Written request: Locate each line holding the string "object" and copy it.

Material supplied:
----
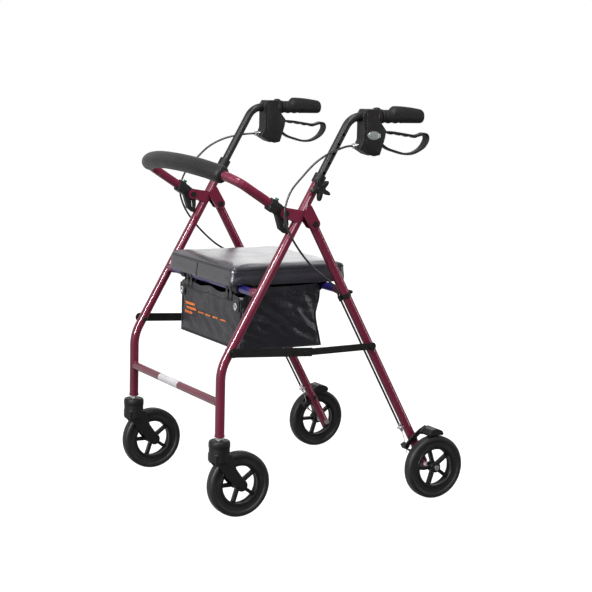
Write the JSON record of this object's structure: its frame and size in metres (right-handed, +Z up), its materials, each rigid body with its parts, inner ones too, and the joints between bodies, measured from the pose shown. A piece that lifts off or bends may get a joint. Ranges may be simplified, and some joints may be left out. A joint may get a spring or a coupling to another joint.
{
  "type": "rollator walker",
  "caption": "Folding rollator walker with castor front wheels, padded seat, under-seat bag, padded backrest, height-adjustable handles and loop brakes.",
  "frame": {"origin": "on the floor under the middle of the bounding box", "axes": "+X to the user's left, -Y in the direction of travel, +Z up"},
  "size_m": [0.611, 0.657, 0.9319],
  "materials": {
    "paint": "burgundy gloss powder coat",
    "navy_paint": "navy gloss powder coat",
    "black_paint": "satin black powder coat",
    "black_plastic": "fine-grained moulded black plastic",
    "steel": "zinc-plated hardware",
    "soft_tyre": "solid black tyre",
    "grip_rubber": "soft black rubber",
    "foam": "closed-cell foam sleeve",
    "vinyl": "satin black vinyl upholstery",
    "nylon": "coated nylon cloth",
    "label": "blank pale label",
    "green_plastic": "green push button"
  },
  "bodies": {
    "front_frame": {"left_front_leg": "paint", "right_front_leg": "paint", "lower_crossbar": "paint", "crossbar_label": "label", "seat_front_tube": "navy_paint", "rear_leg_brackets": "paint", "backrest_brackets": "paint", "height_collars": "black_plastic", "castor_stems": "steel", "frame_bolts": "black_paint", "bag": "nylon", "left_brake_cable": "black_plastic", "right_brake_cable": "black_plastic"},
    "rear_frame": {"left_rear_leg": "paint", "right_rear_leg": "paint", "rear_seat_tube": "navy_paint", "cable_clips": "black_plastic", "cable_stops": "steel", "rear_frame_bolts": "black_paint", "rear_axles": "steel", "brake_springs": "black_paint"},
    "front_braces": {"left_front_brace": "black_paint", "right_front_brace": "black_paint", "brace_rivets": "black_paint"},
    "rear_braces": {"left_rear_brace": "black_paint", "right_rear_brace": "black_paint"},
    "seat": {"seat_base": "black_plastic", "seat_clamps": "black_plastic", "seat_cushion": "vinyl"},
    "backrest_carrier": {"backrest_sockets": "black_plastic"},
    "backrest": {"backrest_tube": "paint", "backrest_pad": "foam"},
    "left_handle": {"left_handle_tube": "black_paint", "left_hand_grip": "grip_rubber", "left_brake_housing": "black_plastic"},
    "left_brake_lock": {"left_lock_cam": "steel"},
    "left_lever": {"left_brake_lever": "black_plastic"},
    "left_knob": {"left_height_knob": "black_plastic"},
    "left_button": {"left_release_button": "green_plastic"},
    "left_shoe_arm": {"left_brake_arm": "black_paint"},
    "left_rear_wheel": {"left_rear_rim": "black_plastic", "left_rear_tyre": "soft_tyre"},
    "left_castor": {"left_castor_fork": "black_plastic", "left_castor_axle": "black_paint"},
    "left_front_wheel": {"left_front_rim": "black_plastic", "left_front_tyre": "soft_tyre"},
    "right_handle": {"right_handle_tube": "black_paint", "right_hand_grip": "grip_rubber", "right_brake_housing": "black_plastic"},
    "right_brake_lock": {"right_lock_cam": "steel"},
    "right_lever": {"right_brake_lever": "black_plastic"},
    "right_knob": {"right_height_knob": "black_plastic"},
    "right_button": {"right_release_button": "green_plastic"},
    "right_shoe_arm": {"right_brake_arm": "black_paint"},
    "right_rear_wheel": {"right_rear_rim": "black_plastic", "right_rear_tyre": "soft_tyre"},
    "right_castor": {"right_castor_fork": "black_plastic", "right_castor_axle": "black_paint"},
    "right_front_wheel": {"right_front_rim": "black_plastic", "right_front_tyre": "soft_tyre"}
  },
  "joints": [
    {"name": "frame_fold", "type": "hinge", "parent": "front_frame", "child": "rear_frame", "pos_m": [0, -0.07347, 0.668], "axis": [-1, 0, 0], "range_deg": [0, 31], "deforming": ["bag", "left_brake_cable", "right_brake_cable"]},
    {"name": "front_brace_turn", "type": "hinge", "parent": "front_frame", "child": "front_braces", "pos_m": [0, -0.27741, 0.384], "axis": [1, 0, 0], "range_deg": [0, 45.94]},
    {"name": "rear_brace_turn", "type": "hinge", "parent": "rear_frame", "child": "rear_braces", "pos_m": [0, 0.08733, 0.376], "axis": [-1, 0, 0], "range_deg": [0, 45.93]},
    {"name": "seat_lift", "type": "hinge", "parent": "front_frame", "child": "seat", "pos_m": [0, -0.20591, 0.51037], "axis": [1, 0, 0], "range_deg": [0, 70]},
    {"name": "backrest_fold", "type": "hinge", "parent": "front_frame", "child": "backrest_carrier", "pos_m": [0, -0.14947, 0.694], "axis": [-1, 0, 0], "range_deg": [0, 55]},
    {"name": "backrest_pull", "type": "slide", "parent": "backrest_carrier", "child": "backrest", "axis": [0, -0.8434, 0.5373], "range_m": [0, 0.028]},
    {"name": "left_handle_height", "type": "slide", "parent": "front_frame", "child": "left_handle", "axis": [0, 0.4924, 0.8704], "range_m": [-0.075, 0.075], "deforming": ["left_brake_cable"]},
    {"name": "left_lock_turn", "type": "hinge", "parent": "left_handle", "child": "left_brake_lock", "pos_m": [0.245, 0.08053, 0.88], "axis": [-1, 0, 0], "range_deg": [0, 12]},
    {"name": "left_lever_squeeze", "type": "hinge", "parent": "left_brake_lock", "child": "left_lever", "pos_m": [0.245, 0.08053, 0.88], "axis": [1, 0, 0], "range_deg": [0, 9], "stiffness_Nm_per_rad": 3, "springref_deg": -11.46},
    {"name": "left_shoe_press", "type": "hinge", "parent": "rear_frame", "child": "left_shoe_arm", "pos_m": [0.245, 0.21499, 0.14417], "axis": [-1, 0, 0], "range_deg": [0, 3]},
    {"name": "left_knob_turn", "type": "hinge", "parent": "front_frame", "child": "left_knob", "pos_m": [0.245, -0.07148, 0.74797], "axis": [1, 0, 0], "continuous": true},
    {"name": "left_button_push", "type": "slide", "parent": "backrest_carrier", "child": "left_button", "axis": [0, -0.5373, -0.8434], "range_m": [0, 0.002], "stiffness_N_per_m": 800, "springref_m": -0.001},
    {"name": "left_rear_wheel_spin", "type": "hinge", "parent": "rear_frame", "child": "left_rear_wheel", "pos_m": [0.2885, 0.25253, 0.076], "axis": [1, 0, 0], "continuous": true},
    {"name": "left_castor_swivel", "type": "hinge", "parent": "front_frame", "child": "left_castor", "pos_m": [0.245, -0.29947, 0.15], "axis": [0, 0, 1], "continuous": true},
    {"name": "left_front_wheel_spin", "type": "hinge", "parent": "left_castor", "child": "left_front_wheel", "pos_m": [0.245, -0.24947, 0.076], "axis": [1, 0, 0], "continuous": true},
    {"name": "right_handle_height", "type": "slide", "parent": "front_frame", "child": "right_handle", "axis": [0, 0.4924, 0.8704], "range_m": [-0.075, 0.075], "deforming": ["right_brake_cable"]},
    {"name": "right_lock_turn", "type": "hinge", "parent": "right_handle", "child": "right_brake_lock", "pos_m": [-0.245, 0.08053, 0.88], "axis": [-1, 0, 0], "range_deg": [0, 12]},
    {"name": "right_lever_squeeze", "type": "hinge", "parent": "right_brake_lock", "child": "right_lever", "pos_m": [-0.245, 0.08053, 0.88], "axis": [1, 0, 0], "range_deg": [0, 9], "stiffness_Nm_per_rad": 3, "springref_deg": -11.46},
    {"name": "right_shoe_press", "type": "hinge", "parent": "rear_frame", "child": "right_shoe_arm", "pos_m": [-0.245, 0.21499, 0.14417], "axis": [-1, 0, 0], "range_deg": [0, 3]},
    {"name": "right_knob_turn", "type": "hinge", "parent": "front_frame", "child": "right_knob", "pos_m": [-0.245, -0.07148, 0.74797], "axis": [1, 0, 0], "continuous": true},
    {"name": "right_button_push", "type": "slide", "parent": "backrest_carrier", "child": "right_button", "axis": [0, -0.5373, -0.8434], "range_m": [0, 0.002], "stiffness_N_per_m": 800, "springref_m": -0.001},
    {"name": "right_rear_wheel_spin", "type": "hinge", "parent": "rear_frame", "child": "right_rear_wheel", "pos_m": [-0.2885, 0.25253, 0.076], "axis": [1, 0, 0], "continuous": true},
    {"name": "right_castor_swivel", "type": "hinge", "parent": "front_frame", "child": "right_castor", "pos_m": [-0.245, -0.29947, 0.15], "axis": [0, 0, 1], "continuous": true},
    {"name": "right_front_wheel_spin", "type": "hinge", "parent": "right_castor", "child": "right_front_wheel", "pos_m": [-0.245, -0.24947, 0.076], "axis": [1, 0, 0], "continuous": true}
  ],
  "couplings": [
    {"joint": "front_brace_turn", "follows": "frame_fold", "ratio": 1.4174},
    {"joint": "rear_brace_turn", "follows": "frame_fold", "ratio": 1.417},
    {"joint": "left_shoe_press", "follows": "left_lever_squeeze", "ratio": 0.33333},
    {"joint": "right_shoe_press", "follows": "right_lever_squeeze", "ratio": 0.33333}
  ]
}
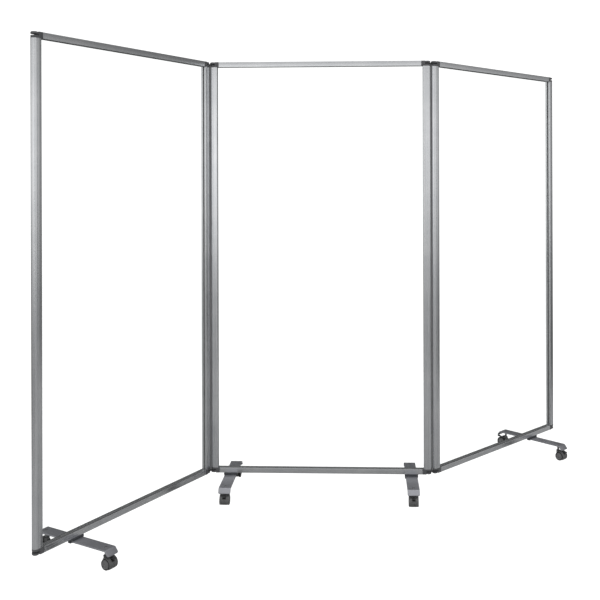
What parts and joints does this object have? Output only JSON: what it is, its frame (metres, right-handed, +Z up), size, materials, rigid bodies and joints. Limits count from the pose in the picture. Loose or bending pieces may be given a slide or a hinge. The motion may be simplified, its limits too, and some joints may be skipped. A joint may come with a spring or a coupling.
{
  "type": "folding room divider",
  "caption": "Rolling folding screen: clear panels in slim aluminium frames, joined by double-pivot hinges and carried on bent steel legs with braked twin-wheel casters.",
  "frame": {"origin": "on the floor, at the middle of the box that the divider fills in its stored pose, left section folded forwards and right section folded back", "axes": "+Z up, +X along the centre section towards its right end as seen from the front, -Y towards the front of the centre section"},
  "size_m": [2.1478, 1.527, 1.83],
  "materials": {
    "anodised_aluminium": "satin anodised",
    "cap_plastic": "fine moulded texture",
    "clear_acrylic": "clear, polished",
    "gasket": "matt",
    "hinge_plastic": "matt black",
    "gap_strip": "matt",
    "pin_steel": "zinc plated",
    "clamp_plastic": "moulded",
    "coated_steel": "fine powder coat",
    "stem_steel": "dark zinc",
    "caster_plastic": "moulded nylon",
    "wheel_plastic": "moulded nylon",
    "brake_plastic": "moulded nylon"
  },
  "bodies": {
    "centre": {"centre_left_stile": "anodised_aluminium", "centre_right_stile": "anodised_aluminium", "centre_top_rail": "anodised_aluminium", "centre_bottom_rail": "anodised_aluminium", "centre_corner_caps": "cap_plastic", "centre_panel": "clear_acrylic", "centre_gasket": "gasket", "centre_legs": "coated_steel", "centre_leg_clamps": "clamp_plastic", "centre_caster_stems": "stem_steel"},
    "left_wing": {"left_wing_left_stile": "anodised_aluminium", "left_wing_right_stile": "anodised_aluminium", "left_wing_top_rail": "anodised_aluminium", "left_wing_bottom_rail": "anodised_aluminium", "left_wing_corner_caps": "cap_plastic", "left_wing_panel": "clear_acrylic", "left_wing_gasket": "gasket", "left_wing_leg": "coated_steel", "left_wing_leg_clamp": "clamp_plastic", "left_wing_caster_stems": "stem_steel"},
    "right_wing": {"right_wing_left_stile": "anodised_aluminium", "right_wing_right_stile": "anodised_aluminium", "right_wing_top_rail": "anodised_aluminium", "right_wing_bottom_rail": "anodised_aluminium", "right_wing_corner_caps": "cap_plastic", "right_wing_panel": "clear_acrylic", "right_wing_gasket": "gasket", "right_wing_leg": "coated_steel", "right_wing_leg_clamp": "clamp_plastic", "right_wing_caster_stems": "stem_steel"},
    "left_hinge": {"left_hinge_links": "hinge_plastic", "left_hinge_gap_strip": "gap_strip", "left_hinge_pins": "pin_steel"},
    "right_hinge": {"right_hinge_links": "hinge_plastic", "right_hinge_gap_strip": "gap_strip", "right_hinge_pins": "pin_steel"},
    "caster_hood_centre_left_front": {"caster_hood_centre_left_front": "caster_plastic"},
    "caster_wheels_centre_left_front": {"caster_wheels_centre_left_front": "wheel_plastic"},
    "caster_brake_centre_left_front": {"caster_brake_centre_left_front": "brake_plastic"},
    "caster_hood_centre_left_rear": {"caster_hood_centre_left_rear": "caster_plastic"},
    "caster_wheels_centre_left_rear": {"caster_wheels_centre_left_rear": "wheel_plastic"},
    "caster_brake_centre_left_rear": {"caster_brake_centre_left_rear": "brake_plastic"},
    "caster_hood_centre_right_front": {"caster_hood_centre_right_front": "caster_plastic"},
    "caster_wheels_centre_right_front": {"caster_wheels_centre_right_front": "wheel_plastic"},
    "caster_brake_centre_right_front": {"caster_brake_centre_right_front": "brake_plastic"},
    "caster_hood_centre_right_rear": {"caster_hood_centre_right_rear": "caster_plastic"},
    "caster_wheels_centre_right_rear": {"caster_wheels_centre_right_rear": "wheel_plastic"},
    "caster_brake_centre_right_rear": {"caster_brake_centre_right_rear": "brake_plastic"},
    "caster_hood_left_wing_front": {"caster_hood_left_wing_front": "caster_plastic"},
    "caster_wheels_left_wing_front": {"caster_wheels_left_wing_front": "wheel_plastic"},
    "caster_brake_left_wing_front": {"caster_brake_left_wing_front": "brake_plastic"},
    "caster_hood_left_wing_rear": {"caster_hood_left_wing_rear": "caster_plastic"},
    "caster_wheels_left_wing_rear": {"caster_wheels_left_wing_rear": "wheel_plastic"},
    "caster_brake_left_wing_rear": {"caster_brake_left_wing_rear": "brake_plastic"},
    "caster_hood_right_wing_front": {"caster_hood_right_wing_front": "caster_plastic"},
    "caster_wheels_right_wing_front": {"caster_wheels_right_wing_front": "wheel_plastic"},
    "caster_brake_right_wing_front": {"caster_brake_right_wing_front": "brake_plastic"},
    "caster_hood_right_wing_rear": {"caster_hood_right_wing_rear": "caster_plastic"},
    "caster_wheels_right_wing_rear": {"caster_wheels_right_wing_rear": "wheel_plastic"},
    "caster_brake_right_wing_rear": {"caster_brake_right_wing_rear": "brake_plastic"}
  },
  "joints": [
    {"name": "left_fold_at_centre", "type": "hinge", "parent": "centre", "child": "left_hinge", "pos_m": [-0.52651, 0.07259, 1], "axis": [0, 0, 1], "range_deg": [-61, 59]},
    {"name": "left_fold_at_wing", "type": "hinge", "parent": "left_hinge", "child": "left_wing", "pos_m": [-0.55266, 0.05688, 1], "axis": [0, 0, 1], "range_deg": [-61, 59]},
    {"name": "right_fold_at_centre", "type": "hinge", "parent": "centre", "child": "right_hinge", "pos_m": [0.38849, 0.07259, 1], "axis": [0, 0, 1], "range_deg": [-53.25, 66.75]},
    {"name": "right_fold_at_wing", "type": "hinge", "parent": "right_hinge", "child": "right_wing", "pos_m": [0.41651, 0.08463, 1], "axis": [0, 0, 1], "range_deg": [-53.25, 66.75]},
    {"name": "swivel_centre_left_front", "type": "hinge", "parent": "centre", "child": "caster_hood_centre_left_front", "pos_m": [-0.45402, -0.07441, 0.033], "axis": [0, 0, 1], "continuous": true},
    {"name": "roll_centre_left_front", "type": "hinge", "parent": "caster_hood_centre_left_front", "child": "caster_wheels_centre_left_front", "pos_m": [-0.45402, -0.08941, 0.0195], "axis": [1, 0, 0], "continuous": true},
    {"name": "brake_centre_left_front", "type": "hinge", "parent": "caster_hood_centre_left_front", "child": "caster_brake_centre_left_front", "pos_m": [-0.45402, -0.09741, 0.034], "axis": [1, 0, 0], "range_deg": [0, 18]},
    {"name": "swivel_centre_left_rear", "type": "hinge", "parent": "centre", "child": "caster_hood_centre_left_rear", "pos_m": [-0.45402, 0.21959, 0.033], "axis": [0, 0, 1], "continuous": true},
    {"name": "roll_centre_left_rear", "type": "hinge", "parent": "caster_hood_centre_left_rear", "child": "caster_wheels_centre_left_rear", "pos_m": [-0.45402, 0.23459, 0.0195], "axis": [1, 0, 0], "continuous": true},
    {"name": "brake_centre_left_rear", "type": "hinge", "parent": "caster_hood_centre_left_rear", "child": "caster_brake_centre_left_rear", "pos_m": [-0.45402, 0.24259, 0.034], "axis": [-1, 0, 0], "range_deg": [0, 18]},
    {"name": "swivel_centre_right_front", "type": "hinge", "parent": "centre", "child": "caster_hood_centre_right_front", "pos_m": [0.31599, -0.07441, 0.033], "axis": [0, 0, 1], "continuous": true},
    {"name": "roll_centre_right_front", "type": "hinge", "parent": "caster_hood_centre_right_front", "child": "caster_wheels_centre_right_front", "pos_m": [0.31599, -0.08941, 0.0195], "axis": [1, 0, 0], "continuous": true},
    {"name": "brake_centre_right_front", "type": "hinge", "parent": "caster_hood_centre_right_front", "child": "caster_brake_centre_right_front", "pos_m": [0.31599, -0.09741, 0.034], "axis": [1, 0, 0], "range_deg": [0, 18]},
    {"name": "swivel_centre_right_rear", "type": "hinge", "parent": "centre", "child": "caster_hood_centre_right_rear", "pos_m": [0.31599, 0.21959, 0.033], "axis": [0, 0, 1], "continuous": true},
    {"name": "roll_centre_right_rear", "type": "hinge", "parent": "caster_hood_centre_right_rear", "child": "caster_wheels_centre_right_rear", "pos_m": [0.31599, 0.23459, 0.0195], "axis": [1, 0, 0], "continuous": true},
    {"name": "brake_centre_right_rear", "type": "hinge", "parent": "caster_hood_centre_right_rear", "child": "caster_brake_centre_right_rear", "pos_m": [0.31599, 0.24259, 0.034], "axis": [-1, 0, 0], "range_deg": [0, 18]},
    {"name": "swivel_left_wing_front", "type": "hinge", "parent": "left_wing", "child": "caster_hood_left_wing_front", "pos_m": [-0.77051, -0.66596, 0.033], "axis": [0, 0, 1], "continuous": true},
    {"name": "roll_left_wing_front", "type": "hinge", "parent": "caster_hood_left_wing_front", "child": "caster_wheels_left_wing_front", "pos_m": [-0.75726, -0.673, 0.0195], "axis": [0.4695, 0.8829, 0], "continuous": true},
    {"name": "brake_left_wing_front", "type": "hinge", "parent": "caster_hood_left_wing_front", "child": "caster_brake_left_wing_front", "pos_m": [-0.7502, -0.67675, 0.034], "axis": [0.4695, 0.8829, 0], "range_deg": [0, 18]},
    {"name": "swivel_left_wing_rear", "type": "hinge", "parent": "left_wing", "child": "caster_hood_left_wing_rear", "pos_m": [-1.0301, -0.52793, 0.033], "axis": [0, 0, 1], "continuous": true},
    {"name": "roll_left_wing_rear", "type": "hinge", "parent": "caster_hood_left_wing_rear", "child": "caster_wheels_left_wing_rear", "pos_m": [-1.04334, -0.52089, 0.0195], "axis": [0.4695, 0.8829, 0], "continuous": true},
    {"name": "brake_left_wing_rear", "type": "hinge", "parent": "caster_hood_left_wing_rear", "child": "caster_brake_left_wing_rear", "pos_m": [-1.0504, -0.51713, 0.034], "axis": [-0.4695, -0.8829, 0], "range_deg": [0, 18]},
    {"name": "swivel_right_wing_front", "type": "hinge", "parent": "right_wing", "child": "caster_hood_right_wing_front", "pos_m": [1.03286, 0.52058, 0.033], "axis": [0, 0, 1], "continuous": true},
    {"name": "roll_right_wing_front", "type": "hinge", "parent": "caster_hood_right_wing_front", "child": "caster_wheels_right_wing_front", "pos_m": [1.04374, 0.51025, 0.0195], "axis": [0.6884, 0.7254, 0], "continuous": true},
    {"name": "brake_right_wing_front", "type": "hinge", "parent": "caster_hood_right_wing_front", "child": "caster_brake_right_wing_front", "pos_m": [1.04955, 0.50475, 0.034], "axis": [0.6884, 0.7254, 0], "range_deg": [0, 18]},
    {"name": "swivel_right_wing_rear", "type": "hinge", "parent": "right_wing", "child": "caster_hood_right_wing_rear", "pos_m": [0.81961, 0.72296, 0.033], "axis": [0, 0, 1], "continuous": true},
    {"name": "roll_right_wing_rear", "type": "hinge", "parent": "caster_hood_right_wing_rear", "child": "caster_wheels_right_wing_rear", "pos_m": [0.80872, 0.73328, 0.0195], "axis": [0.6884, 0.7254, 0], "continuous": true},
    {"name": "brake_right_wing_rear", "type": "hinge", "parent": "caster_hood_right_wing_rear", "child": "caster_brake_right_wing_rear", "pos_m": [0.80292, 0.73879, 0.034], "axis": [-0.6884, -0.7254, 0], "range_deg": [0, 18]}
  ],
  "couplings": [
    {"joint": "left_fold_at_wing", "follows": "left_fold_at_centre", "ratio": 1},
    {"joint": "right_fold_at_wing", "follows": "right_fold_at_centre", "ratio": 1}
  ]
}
----
Solution below:
Write the JSON record of this object's structure: its frame and size in metres (right-handed, +Z up), its materials, each rigid body with its parts, inner ones too, and the joints between bodies, measured from the pose shown. A piece that lifts off or bends may get a joint. Ranges may be simplified, and some joints may be left out. A joint may get a spring or a coupling to another joint.
What parts and joints does this object have? Output only JSON: what it is, its frame (metres, right-handed, +Z up), size, materials, rigid bodies and joints. Limits count from the pose in the picture. Loose or bending pieces may be given a slide or a hinge. The motion may be simplified, its limits too, and some joints may be skipped. A joint may come with a spring or a coupling.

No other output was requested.